How many things, people, or opportunities do I invite into my life, only to be “too busy” to give them proper attention?

In this portion of Scripture, the Holy Spirit tells us serving is a “distraction.” Isn’t it interesting that an action, normally commended, is discouraged. Why? Because even “good things” can distract one (especially us women!) from the ONE THING.

Jesus says Martha is anxious and troubled. All this serving and doing and busyness reap anxiety and trouble. Does anything good come of all this work? Nothing except that Jesus uses the opportunity to point Martha to himself.

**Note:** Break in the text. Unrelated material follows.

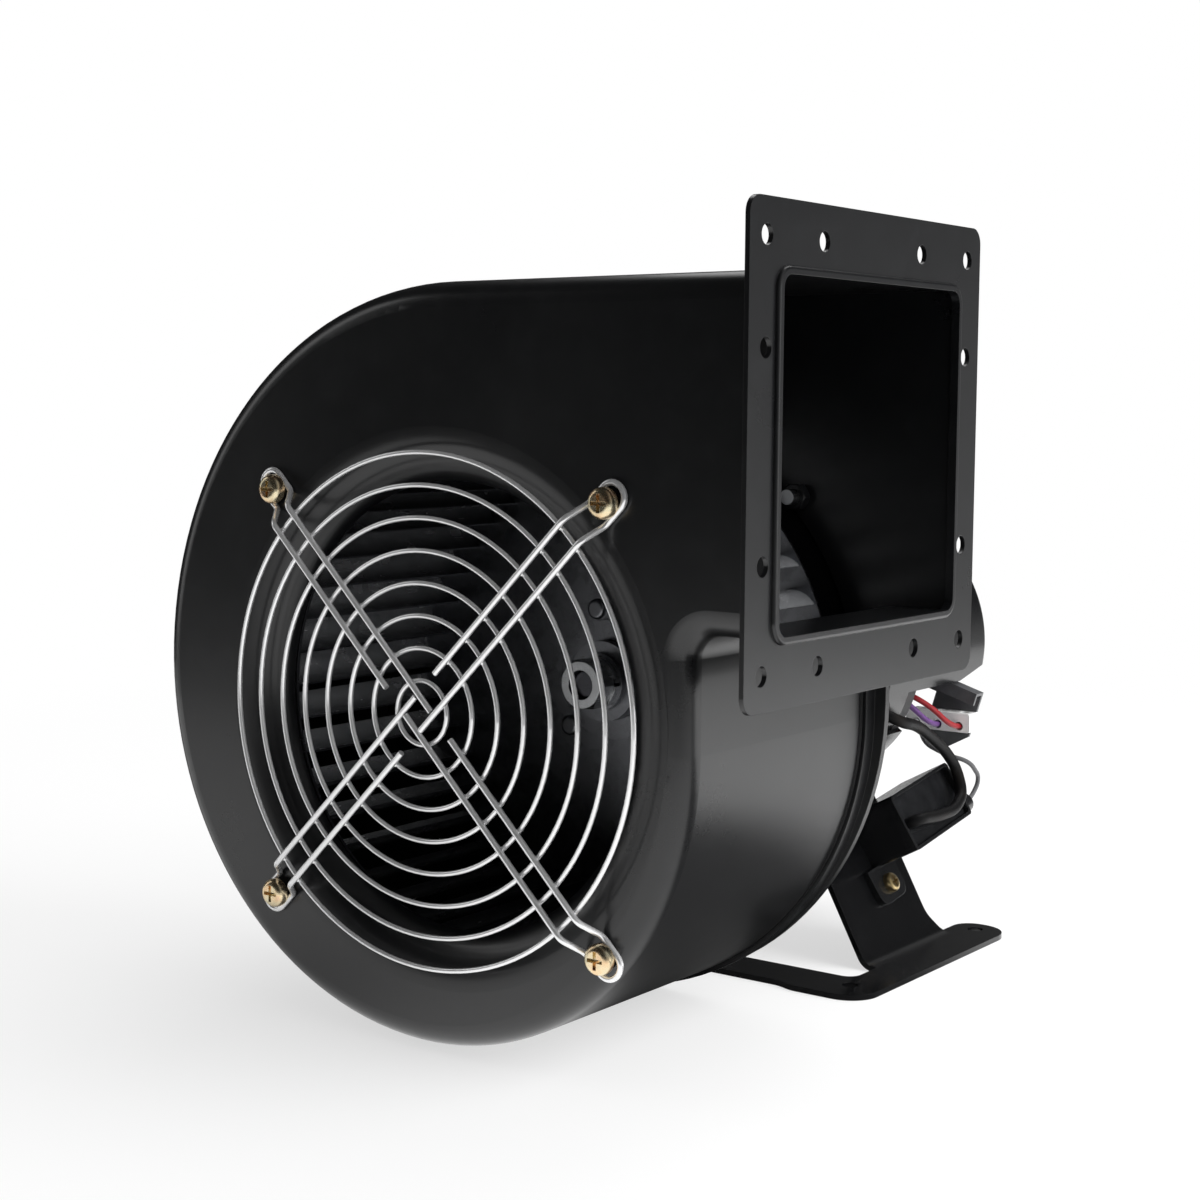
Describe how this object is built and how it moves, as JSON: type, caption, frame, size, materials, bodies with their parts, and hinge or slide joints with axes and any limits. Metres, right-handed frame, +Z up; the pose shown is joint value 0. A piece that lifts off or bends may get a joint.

Jesus calls the ONE THING “necessary.” It’s as if he’s saying, “Martha, you don’t need to be doing all that other stuff. There’s only one thing that you need to do and that’s to worship me, learn from me, talk to me, and listen to me. I am your one necessary thing.”

Had Martha just taken a closer, more deliberate look in her house, perhaps she would have rearranged her priorities.

How is your busyness distracting you?
How is Christ your ONE THING?

Become an Effective Decision-Maker

I’m a waffler.

There. I said it. I admit that I’ll make a decision then look for the back door “out” of it. The Myers-Briggs personality profile would tell you that’s because I’m a “P” and want to keep all my options open. I’m afraid I’ll miss some great opportunity if I’m stuck toiling away at my previously-committed decision.

But you know what it really is?

It’s immaturity, cowardice, and fear.

So, it’s time for me to GROW. UP. The only way that things get done is by, well, doing them.

(Deep breath.)

It’s time to—

Decide. Commit. Prioritize.

I wish I could take credit for this succinct statement of brilliance. But I can’t.

I listened to a podcast interview from Nicole Dean with Carrie Wilkerson of The Barefoot Executive. These two women are successful Internet marketers, and I loved soaking up their wisdom. When asked what the “turning point” was for her Internet business success, Carrie responded that it was making a decision.

She went on to explain that anything one wishes to do must first start with a decision. Then he or she must commit to it and finally, make that decision a priority in his or her thoughts and actions.

Want to have a successful Internet business? You must work every day on your business. Want to lose 30 pounds? The weight loss goal must be your priority—a greater priority than a bacon cheeseburger (my summary and paraphrase).

What decision, commitment, and priority do you need to make right now?

Establish Boundaries

Modern-day women are too often overworked and overwhelmed, yet we find ourselves piling on more and more responsibility. We commit to time-sucking activities that take us away from our goals.

Our culture of excess has fooled us into believing that more is always better. Full is always better. Busy is always better.

If we’re overbooked and in demand, we feel important, right?

That’s why I’m making a concerted effort to:

Establish boundaries by evaluating each commitment through a priority grid.

In yesterday’s post, I discussed my goals for the new year.

So, today’s tip is a partner to it.

In order to achieve those goals this year, I must daily be mindful of them. A good way to do this is to weigh each decision according to its usefulness in achieving my goals. So, I require the activity/event/commitment to meet three of the four following criteria:

  1. Renew me spiritually
  2. Renew me emotionally
  3. Renew me relationally
  4. Make some money

Each activity that requires time, energy, money, or other resource from me will be pressed through this grid.

Volunteer opportunity? Soaking in a tub with a good book? Accepting a freelance writing project? Taking my daughter out for ice cream? All will need to be evaluated by this new system.

Will it grow me spiritually? Will it strengthen relationships in my life? Will it be financially profitable? Will it give me an energy boost so that I’m better equipped to pursue Christ, other relationships, and/or making money?

More than one “no,” it’s crossed off the “to-do” list.

What do you think? What boundaries do you need to establish for your resources?